Publications

The decarbonization of the electric grid is a fundamental technological and socio-economical challenge to address the looming threat of climate change. The reduction of the levelized cost of energy is a critical step to expand the application of carbon-free technologies that rely on high-potential, renewable energy sources such as wind power. Advanced computational tools are instrumental to capturing the tightly-coupled, multi-physics interactions that characterize modern highly-flexible wind turbine rotors. In this work, we use our high-fidelity multidisciplinary design optimization software to perform aerostructural optimization studies of a large wind turbine configuration, using an efficient, highly-scalable, gradient-based approach on a coupled CFD/FEM model.

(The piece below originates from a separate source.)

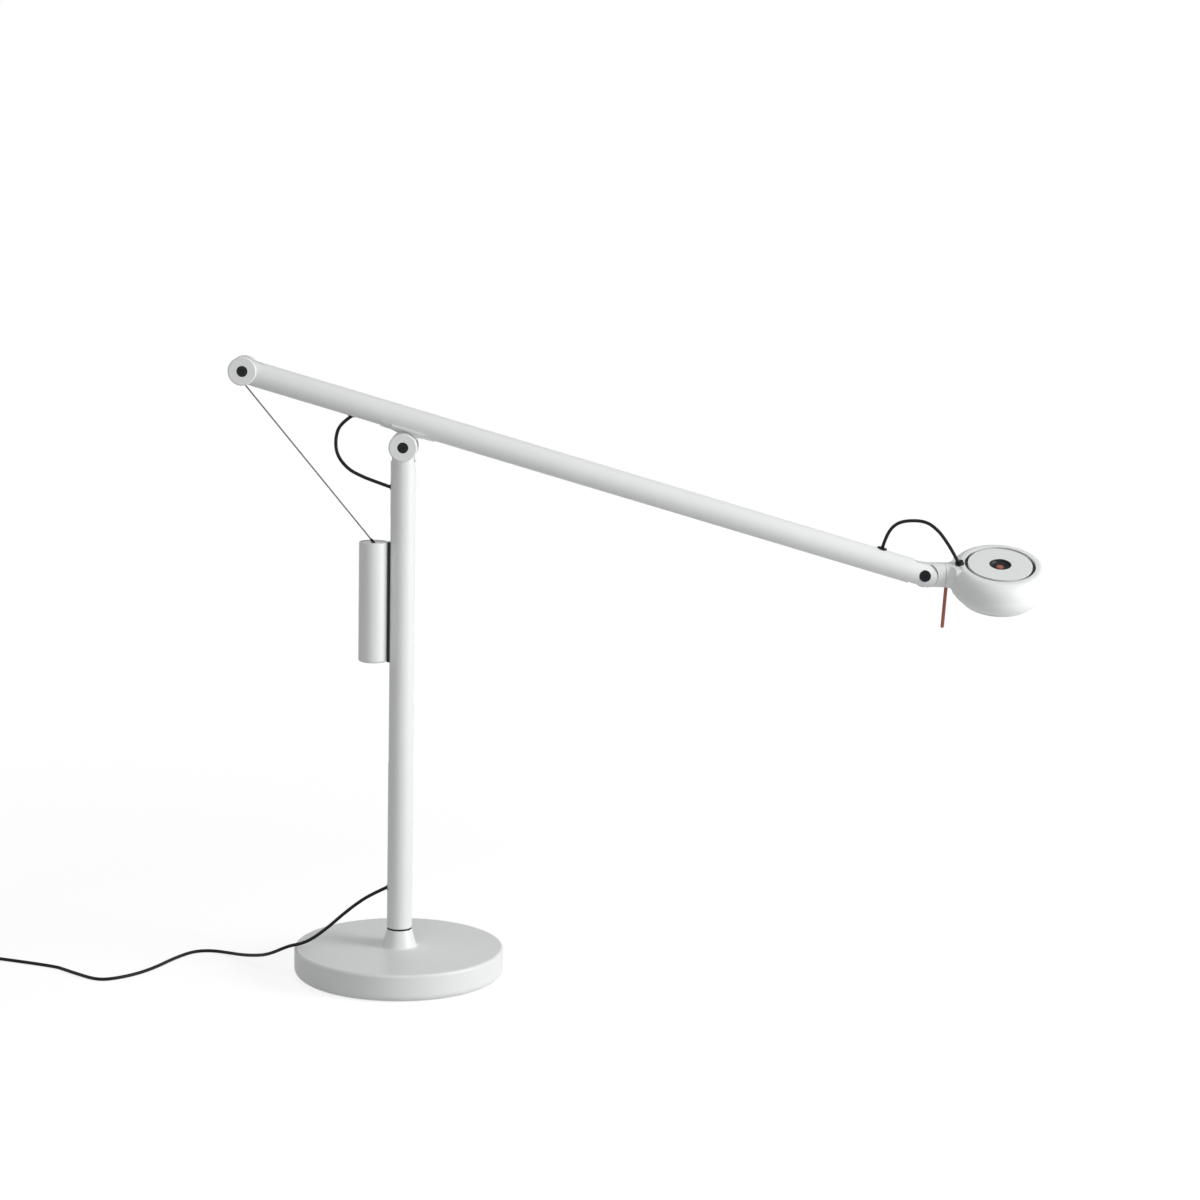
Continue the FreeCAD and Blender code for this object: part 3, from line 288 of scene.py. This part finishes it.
def tube(name, line, radius, sides=16):
    """Closed round tube along a line."""
    vertices, faces = [], []
    heading = (line[1] - line[0]).normalized()
    across = heading.orthogonal().normalized()
    last = len(line) - 1
    for index, point in enumerate(line):
        ahead = (line[min(index + 1, last)] - line[max(index - 1, 0)]).normalized()
        across = (across - ahead * across.dot(ahead)).normalized()
        other = ahead.cross(across)
        for side in range(sides):
            angle = 2 * math.pi * side / sides
            vertices.append(point + (across * math.cos(angle) + other * math.sin(angle)) * radius)
    for ring in range(last):
        for side in range(sides):
            a = ring * sides + side
            b = ring * sides + (side + 1) % sides
            faces.append((a, b, b + sides, a + sides))
    faces.append(tuple(reversed(range(sides))))
    faces.append(tuple(last * sides + side for side in range(sides)))
    mesh = bpy.data.meshes.new(name)
    mesh.from_pydata(vertices, [], faces)
    mesh.shade_smooth()
    piece = bpy.data.objects.new(name, mesh)
    bpy.context.scene.collection.objects.link(piece)
    return piece


def millimetres(*points):
    return [Vector(point) / 1000 for point in points]


def cable(name, line):
    piece = tube(name, line, cable_radius)
    dress(piece, "cable")
    return piece


def make_power_cord():
    """The whole free cord: over the base, along the table, into its coil and on to the supply.

    The points of the stretch were set to the photographed route and aren't the model's own.
    """
    stretch = millimetres(
        (-11.6, 0.0, 89.1), (-29.7, -0.3, 80.3), (-43.6, -1.0, 70.8), (-57.5, -2.5, 59.5),
        (-69.3, -5.0, 49.1), (-80.9, -9.0, 40.4), (-90.4, -12.3, 35.0), (-99.0, -14.0, 32.0),
        (-107.5, -14.0, 30.3), (-116.3, -11.0, 26.2), (-125.5, -5.0, 20.4), (-136.2, 6.0, 14.2),
        (-148.6, 20.0, 9.3), (-163.0, 36.0, 5.0), (-178.7, 51.0, 2.6), (-192.1, 58.7, 1.9),
        (-204.5, 59.3, 1.9), (-216.6, 53.4, 1.9), (-230.8, 30.1, 1.9), (-245.7, -4.7, 1.9),
        (-261.8, -29.3, 1.9), (-284.3, -47.6, 1.9), (-299.0, -47.3, 1.9), (-319.8, -29.7, 1.9),
        (-333.8, -16.9, 1.9), (-345.0, -6.6, 1.9), (-407.8, 18.0, 1.9), (-429.0, 24.0, 1.9),
    )
    line = smooth_line(stretch + coil_points())
    cord = cable("free_cord", line)
    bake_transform(cord)
    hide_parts("power_cord", "power_cord_coil")


# the put-away coil, in millimetres
coil_x = -459.0
coil_start_y = 24.0
coil_floor = 1.9
coil_first_radius = 24.1
coil_pitch = 3.85
coil_layer_turns = 4
coil_half_turns = 18
coil_tail = 24.0
coil_steps = 8


def coil_points():
    """Control points of the piled coil, which follow the half turns of the model's coil."""
    points = []
    y, z, side, step, radius = coil_start_y, coil_floor, 1, -1, coil_first_radius
    for half in range(1, coil_half_turns + 1):
        climbing = half % (coil_layer_turns + 1) == 0
        rise = coil_pitch if climbing else 0.0
        middle = y + radius * side
        reach = radius / math.cos(math.pi / coil_steps / 2)
        for k in range(coil_steps):
            part = (k + 0.5) / coil_steps
            angle = math.pi * part
            points.append((
                coil_x - side * reach * math.sin(angle),
                middle - side * reach * math.cos(angle),
                z + rise * (0.5 - 0.5 * math.cos(angle)),
            ))
        y += 2 * radius * side
        z += rise
        side = -side
        if climbing:
            step = -step
        radius += step * coil_pitch / 2
    points.append((coil_x - 6.0, y, z))
    points.append((coil_x - coil_tail, y, z))
    return millimetres(*points)


make_power_cord()


# ---- loops of cable held by the lamp: points in millimetres, ends in metres

rear_loop_points = (
    (-51.4, 0, 561.7), (-62.2, 0, 554.4), (-66.9, 0, 540.5), (-65.6, 0, 523.8), (-54.6, 0, 509.9),
    (-40.0, 0, 502.6), (-25.3, 0, 497.3), (-13.0, 0, 493.1),
)
front_loop_points = (
    (472.5, 0, 442.7), (475.8, 0, 454.2), (482.8, -0.4, 465.0), (493.8, -0.6, 469.8), (503.8, -1.0, 469.8),
)
head_loop_points = (
    (503.8, -1.0, 469.8), (513.8, -1.4, 469.8), (526.2, -2.0, 461.2), (535.2, -2.4, 449.8),
    (543.1, -7.8, 437.0), (547.3, -5.0, 429.5),
)


def make_loops():
    rear = cable("rear_loop_cable", smooth_line(millimetres(*rear_loop_points)))
    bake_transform(rear)
    front = cable("front_loop_cable", smooth_line(millimetres(*front_loop_points)))
    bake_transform(front)
    head = cable("head_loop_cable", smooth_line(millimetres(*head_loop_points)))
    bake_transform(head)
    for piece, node in ((rear, "rear_loop"), (front, "front_loop"), (head, "head_loop")):
        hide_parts(node)


make_loops()


# ---- floor, lamps and background

world_light = 0.24
floor_seen = 0.35
floor_glow_near = 0.80
floor_glow_far = 0.93
floor_bounce = 0.65
floor_half = 4.0
floor_fade_start = 0.5
floor_fade_end = 2.2
lamp_target = (0.1, 0, 0.3)


def area_lamp(name, place, size, power):
    data = bpy.data.lights.new(name, "AREA")
    data.shape = "RECTANGLE"
    data.size, data.size_y = size
    data.energy = power
    lamp = bpy.data.objects.new(name, data)
    lamp.location = place
    lamp.rotation_euler = (Vector(lamp_target) - Vector(place)).to_track_quat("-Z", "Y").to_euler()
    bpy.context.scene.collection.objects.link(lamp)


def make_floor():
    """Pale floor that takes the lamp's shadow and glows a little more with distance."""
    mesh = bpy.data.meshes.new("floor")
    corners = [(x * floor_half, y * floor_half, 0) for x, y in ((-1, -1), (1, -1), (1, 1), (-1, 1))]
    mesh.from_pydata(corners, [], [(0, 1, 2, 3)])
    floor = bpy.data.objects.new("floor", mesh)
    bpy.context.scene.collection.objects.link(floor)
    material, tree, shader = new_material("floor")
    tree.nodes.remove(shader)
    output = tree.nodes["Material Output"]
    seen = tree.nodes.new("ShaderNodeBsdfDiffuse")
    seen.inputs["Color"].default_value = (*[floor_seen] * 3, 1)
    glow = tree.nodes.new("ShaderNodeEmission")
    place = tree.nodes.new("ShaderNodeNewGeometry")
    distance = tree.nodes.new("ShaderNodeVectorMath")
    distance.operation = "LENGTH"
    fade = tree.nodes.new("ShaderNodeMapRange")
    fade.inputs["From Min"].default_value = floor_fade_start
    fade.inputs["From Max"].default_value = floor_fade_end
    fade.inputs["To Min"].default_value = floor_glow_near
    fade.inputs["To Max"].default_value = floor_glow_far
    tree.links.new(place.outputs["Position"], distance.inputs[0])
    tree.links.new(distance.outputs["Value"], fade.inputs["Value"])
    tree.links.new(fade.outputs["Result"], glow.inputs["Strength"])
    sum_of = tree.nodes.new("ShaderNodeAddShader")
    bounce = tree.nodes.new("ShaderNodeBsdfDiffuse")
    bounce.inputs["Color"].default_value = (*[floor_bounce] * 3, 1)
    choice = tree.nodes.new("ShaderNodeMixShader")
    tree.links.new(seen.outputs["BSDF"], sum_of.inputs[0])
    tree.links.new(glow.outputs["Emission"], sum_of.inputs[1])
    tree.links.new(seen_directly(tree), choice.inputs["Fac"])
    tree.links.new(bounce.outputs["BSDF"], choice.inputs[1])
    tree.links.new(sum_of.outputs["Shader"], choice.inputs[2])
    tree.links.new(choice.outputs["Shader"], output.inputs["Surface"])
    mesh.materials.append(material)


def seen_directly(tree):
    """1 where the camera, a reflection or a clear piece looks at a surface, 0 where light bounces."""
    path = tree.nodes.new("ShaderNodeLightPath")
    total = path.outputs["Is Camera Ray"]
    for kind in ("Is Glossy Ray", "Is Transmission Ray"):
        either = tree.nodes.new("ShaderNodeMath")
        either.operation = "MAXIMUM"
        tree.links.new(total, either.inputs[0])
        tree.links.new(path.outputs[kind], either.inputs[1])
        total = either.outputs["Value"]
    return total


def make_world():
    world = bpy.data.worlds.new("studio")
    world.use_nodes = True
    bpy.context.scene.world = world
    tree = world.node_tree
    light = tree.nodes["Background"]
    light.inputs["Color"].default_value = (1, 1, 1, 1)
    light.inputs["Strength"].default_value = world_light
    white = tree.nodes.new("ShaderNodeBackground")
    white.inputs["Color"].default_value = (1, 1, 1, 1)
    white.inputs["Strength"].default_value = 1.0
    choice = tree.nodes.new("ShaderNodeMixShader")
    tree.links.new(seen_directly(tree), choice.inputs["Fac"])
    tree.links.new(light.outputs["Background"], choice.inputs[1])
    tree.links.new(white.outputs["Background"], choice.inputs[2])
    tree.links.new(choice.outputs["Shader"], tree.nodes["World Output"].inputs["Surface"])


make_floor()
make_world()
area_lamp("key", (2.4, -0.8, 0.85), (1.2, 1.2), 50)
area_lamp("top", (0.3, -0.3, 2.6), (1.6, 1.6), 9)
area_lamp("front", (-0.6, -2.6, 1.2), (1.6, 1.6), 11)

We investigate the trade-offs between steady-state aerodynamic efficiency and structural cost of a benchmark rotor using more than 100 structural and geometric design variables. Mass and torque are simultaneously used as performance metrics as we constrain the maximum stress and tip displacement of the rotor at below-rated operating conditions. We discuss both the optimized design features and the general design trends in the form of Pareto front analyses as we sweep over different prescribed torque values and objective weights. The results highlight the benefits of the coupled model with respect to a single-discipline strategy and showcase the additional insight that high-fidelity analysis tools offer to designers. As we work towards a more refined structural model and the inclusion of a larger set of shape variables to extend the optimization capabilities of the tool, the results support the idea that such high-fidelity approaches can complement conventional low-fidelity tools in the design of light and efficient turbine blades.